Billions of dollars have passed through the bank in the past year in what could be the biggest money-laundering operation detected in the United States. The bank, one of the oldest in America, acknowledged that the funds originated in Russia, where organised crime is rife in banking circles.

According to The New York Times, quoting unidentified investigators, the accounts have been linked to Semen Mogilevich, regarded by the US and European authorities as a big player in Russian organised crime. The paper reported yesterday that some $4.2bn (pounds 2.7bn) passed through one account in the period from October 1998 to March 1999 in more than 10,000 separate transactions. Because the account has remained open throughout the current financial year, it is believed the total amount could exceed $10bn.

It is likely to take many months before the investigators go through all the documents and penetrate the complex web of companies to find out where the money came from and where it was sent. Some is believed to have gone to finance contract killings and to pay off drug barons.

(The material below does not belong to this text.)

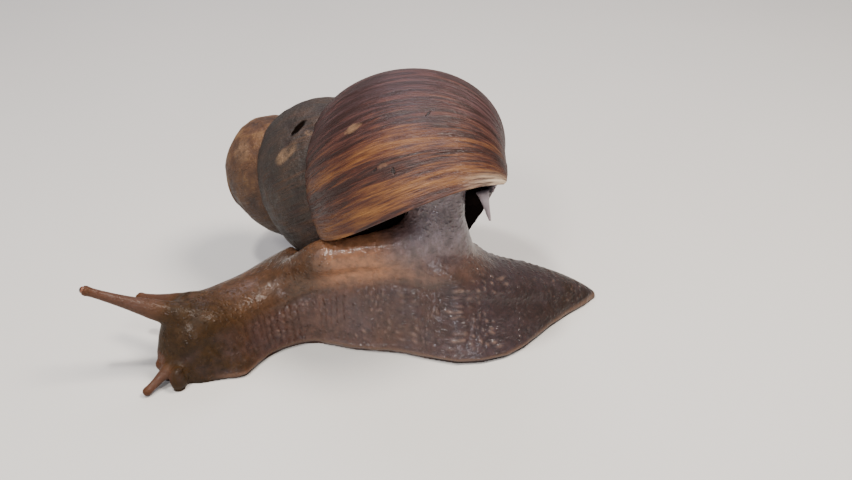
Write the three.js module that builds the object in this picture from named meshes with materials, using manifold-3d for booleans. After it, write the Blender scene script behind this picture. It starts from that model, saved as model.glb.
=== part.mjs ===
// A giant African land snail at life size, crawling to the left and turned back under its own shell.
// Millimetres, +Z up. The sole lies on Z = 0, the head points to -X and the tail to +X.
import * as THREE from 'three';
import { LoftGeometry } from 'three/addons/geometries/LoftGeometry.js';
import { mergeVertices } from 'three/addons/utils/BufferGeometryUtils.js';
import Module from 'manifold-3d';

const wasm = await Module();
wasm.setup();

const TURN = 2 * Math.PI;
const clearance = 0.3;

// ---- sizes of the shell ----
const shellReach = 110;
const growthPerTurn = 1.4155;
const vanishedApex = new THREE.Vector3(-62.3, 46.5, 19.65);
const axisYaw = THREE.MathUtils.degToRad(-31.04);
const axisPitch = THREE.MathUtils.degToRad(8.24);
const lipRoll = THREE.MathUtils.degToRad(103.7);
const whorlRadius = 0.0912;
const whorlDistance = 0.7458;
const whorlHalfWidth = 0.1652;
const whorlHalfLength = 0.2134;
const whorlTilt = -0.1017;
const whorlShoulder = 0.061;
const sutureAngle = -0.843;
const lipSlant = 0.958;
const coiledTurns = 4.25;
const stepsPerTurn = 26;
const pointsPerWhorl = 24;
const axisClearance = 0.012;
const axisSides = 20;
const shellWall = 1.5;
const mouthDepthTurns = 0.34;
const mouthOpeningTurns = 0.06;
const mantleFrontTurns = 0.075;
const wrappedWhorlTurns = { from: -1.75, to: -0.7 };
const backGapTurns = 0.02;
const frontGapTurns = 0.011;
const spikeSides = 12;

// turned outlines on the shell's axis, each point [share along the reach, share of the reach outward]
const pillarOutline = [
  [0.13, 0], [0.14, 0.03], [0.36, 0.085], [0.46, 0.11], [0.56, 0.07], [0.68, 0.022],
  [0.855, 0.019], [0.865, 0],
];
const wornTipOutline = [
  [0.247, 0], [0.249, 0.028], [0.256, 0.054], [0.27, 0.078], [0.298, 0.104], [0.5, 0.5],
  [1.1, 0.7], [1.1, 0],
];
const pillarSpike = { from: [17.5, -2.5, 35.0], to: [19.2, -4.1, 28.7], thick: 1.6, thin: 0.45 };
const lipNotch = { at: [28.0, -7.6, 35.0], radius: 9.6 };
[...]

The investigation at the Bank of New York is believed to have begun a year ago on the basis of information supplied by the British authorities. They are said to have found references to a front company linked to Mr Mogilevich while sifting boxes of documents for an investigation into UK activities of the Russian mafia. Two senior employees of the bank, both dealing with Eastern Europe and Russia, have been suspended. One is a senior vice-president of the bank in New York, the other holds a similar rank in the bank's London branch.

In a statement, the bank said: "The Bank of New York has been co-operating with the office of the United States Attorney for the Southern District of New York in a confidential investigation of the use of bank facilities to transfer funds from Russia to other countries." It insisted that there were "no allegations of wrongdoing by the bank" and that no customer funds had been lost.

The US has strict regulations that require banks to report cash deposits above a certain amount and any "unusual activity" in accounts. Neither the bank nor the US Treasury, which collects the information, would comment on whether reports had been filed in relation to the suspect account or any others at the Bank of New York.

The bank, which has more than $67bn in assets, was founded in 1784 and is known for getting foreign companies to list on US stock markets.

Mr Mogilevich, who is believed to be living in Budapest, was named in a 1996 Senate hearing as the leader of an organised-crime group in the United States. A year earlier the National Criminal Intelligence Service in Britain said he was "one of the world's top criminals" with a "personal wealth of $100m".

The report centred on a money-laundering scheme allegedly run by companies linked to Mogilevich in Britain.